If you don’t have a chance to test the real environment, then testing a preproduction or even a development system regularly will still show benefits. By comparing previous results you can pick up changes in relative performance, and so notice if the code suddenly gets a lot slower, or generates a lot more errors.
Cross Functional Teams – If it’s feasible, involving everyone on whom the success of the project depends in its development can be a big aid in avoiding these kinds of errors. Having system administrators integrated into the process adds a whole new layer of knowledge to the mix, and will expose to them at least a hint of the problems and trials that occur during development. Some of these may have a solution at the system or hardware level which would never occur to a programmer deep in the weeds of development.
Looking at what kinds bugs and errors occur might benefit the project in the long term just as much as fixing the bug itself. Storing the root cause of the fault with the bug report is achievable in many task tracking applications, and is worth considering adding to to any development or maintenance process. Identifying the kinds of bugs that are most common in your projects gives a guide to which areas to focus on, for future development, for training, and for quality assurance.

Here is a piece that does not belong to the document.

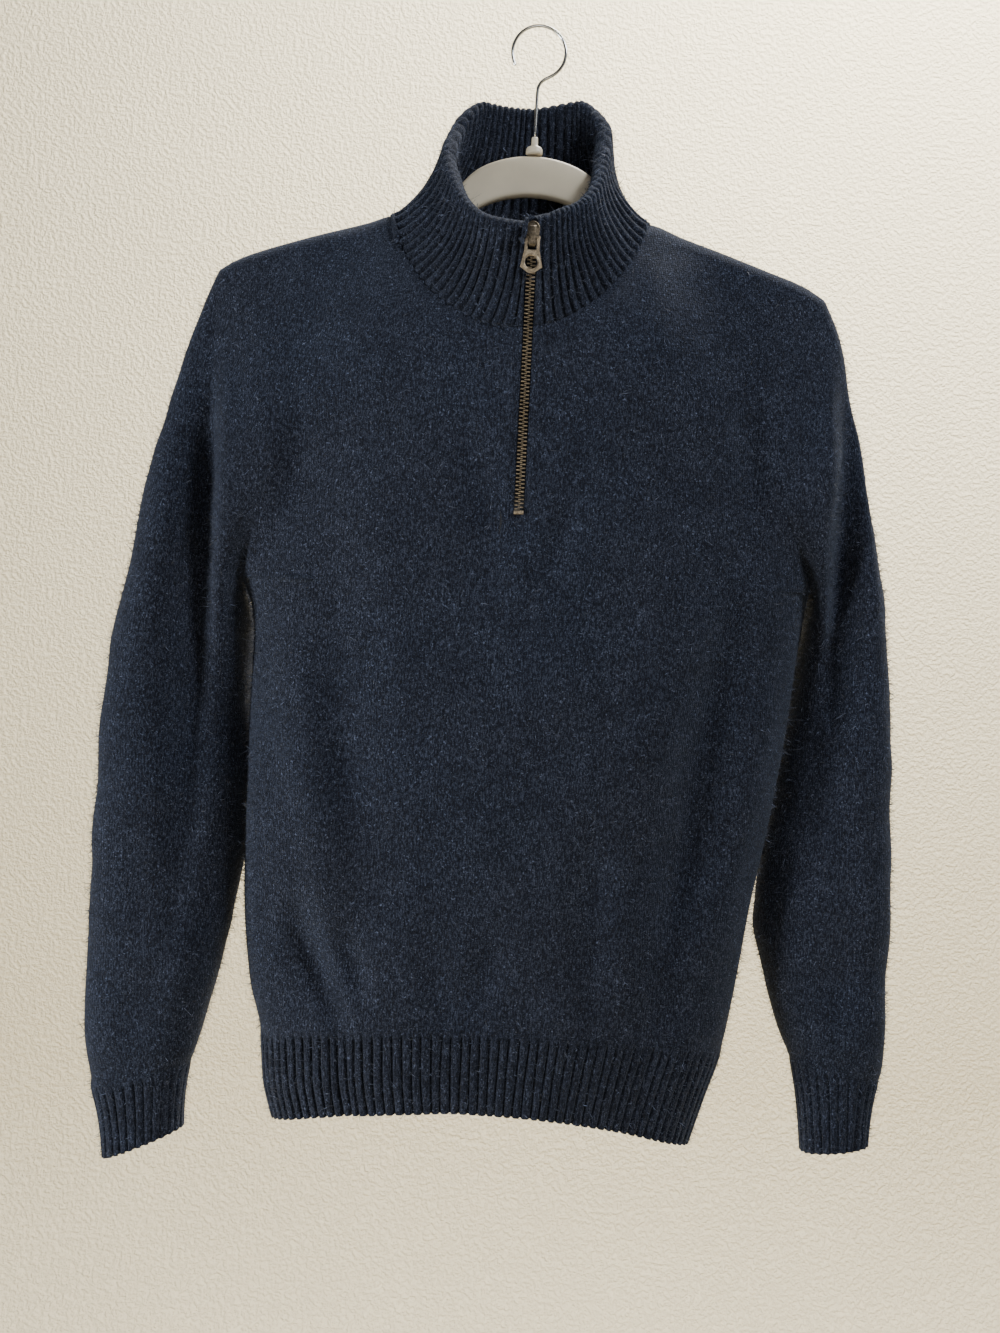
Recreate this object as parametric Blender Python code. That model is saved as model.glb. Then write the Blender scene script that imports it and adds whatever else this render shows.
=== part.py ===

Along the lines of the non-technical solutions mentioned in the introduction, there is likely to be a non-technical problem here as well. If programmers view the code defensively and possesively, or are stigmatised for bugs and errors, then they are less likely to be forthcoming when it comes to the causes, or even the existence, of those bugs. With regards to experience, there is simply no way of avoiding beginner bugs until those people aren’t beginners anymore, and the best result is often to fail early and loudly. This means creating a working relationship where the bugs are not about blame, but about improvement.
For a real psychological study of mistakes, from which this article borrows rather imprecisely, the best reference is Human Error by James Reason, which covers the Generic Error Modeling System and contains a wealth of information on how and why people get things wrong.